Onwards to cottage country, where towns like Bracebridge and Huntsville milk their remaining specks of historical development while building concrete sheds of box stores and misery around said nubs of what once was. Take Bracebridge as an example. Home to the lovely Manitoba St., one of the rare streets in Canada that actually serves as a relatively enjoyable place to walk. Nice brick buildings, hip and trendy storefronts, the Saturday Farmers’ Market – what’s not to love? I’ve taken the liberty of highlighting Manitoba St. in green on the map below, and drew red boxes around the generic, formless, total shit that is also found in Bracebridge.

Bracebridge.png
The perfect ratio of bullshit to tolerability!

Oh, and don’t you worry about getting to Bracebridge, a town which was created in no small part because of rail connectivity to Toronto having rail access. You won’t be getting to Muskoka by rail anytime soon! Because fuck effectively moving huge groups of people. To be even more shitty, Manitoba St., which is already an insufferably overpriced den of caker-tchotchkes is actually pretty good in comparison to hellishly poorly-designed mutations like Collingwood, a ski and cycling hub. Both First and Hurontario Sts., which house most of the town’s attractions and commercial activity are insufferable stroads drowning in excessive parking and a lack of accessibility and affordability for car-less locals.

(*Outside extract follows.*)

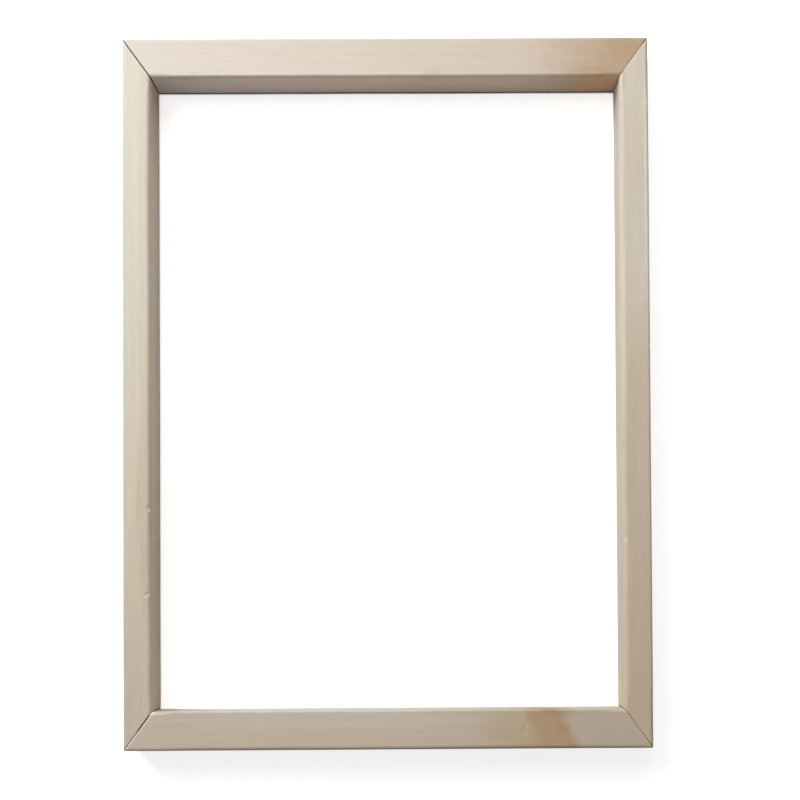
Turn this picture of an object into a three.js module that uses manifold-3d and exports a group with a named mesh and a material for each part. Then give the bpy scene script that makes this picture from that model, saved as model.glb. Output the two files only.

Even Canada’s tourist towns suck ass. Home to Potemkinized visions of small-town Canada, choking on caker businesses and their shoddy practices, and inaccessible to all save those with enough money to waste on personal vehicle ownership, the communities trying to pull tourists into their towns have thus far managed to price residents away and to build generic, boring tripe for non-residents to pretend to be amazed by. What a deal!

 

#37 – AmeriKKKa, Part Four: Mining for Bullshit

It’s no secret that Canada’s mining companies are fucking evil, despite Canada’s best efforts to hide the fact that its largest city is built on the mining industry. The rotten heart of the mining industry, what with its gang-rape, environmental degradation, and hideous labor relations certainly fits into this rotting extractive hole of a country, but the issue here isn’t just that Canada hosts evil companies. Rather, the issue is that Canada hosts malicious corporations and blames AmeriKKKa for the very things that Canadian companies are doing abroad.

To be sure, Canada’s mining industry is fucking evil. HudBay Minerals, perhaps the least creative name for a company ever, is being sued by 13 Mayan Guatemalans for abetting the rape and forced relocation of Indigenous women as a result of the Fenix mining project. Intercontinental gang-rape aficionados Barrick Gold have been forced to pay out for ruining the lives of women as young as 14 and as old as 80 both in Papua New Guinea and in Tanzania. And if you’re noticing my sources note how I keep having to rely on foreign press because the mining industry in Canada just loves to sue the shit out of anyone bold and daring enough to question its malicious behavior abroad. With such a legacy of cruelty particularly in Latin America, it’s no surprise that Canadians would simply rather not think about that part of the world. I mean, Canada’s already a world leader in abusing Indigenous peoples internally; why not go for the gold and abuse Indigenous peoples internationally too!

(S) We’re the cruelest on 4 continents! Whoo!!!!

And as Canadians boldly and bravely don’t give a single caustic shit about the lives their businesses ruin abroad, cakers can be counted on in their masses to protest the actions of American companies doing similar work. Remember the Standing Rock protests over the expansion of an oil pipeline through Indigenous territory? Well, cakers loved waving placards about that shit. Canadians were even prepared to shut down infrastructure here to prevent the evil AmeriKKKan , Inc. from finishing their construction of the Dakota Access Pipeline. Fury about AmeriKKKa’s trampling of Indigenous rights came to the fore as clueless protesters claimed that they wanted American tribes (who can actually form their own governments without having that government type and design dictated by the federal government) to have the same rights as Canadian tribes (which can’t). But Barrick Gold? HudBay? Nah, says the caker – that’s fine. A stunning silence erupts when Canadian businesses commit evils abroad, but Canada is first in line to protest Americans doing similar things to their own people.

Oh, and let’s not assume that Canada’s mining industry is only evil outside of Canada. Remember Mount Polley? And the total inaction over a mining company’s badly-designed tailings retention pond? Yeah, that’s pretty much par for the course. And while Canadians loved the Standing Rock protests they’re more fretful of protest against extractive industry on the basis of Indigenous rights here in Canada. What of the news that the RCMP spied on people who dared to protest extractive industry here? Crickets. The Idle No More movement was entirely built on Indigenous action, mostly because Canadians can’t be bothered to think about evil deeds when those evil deeds are committed by Canadians. But when AmeriKKKa behaves badly, you can bet that revisionist cakers will be there.

Because AmeriKKKa is the bad guy, you guys, and when Canada acts like AmeriKKKa those actions are less vile because…maple syrup, I guess? We are most certainly not done with the mining industry in Canada as an institution here. As usual in Canada, however, the best place to start is with caker hypocrisy.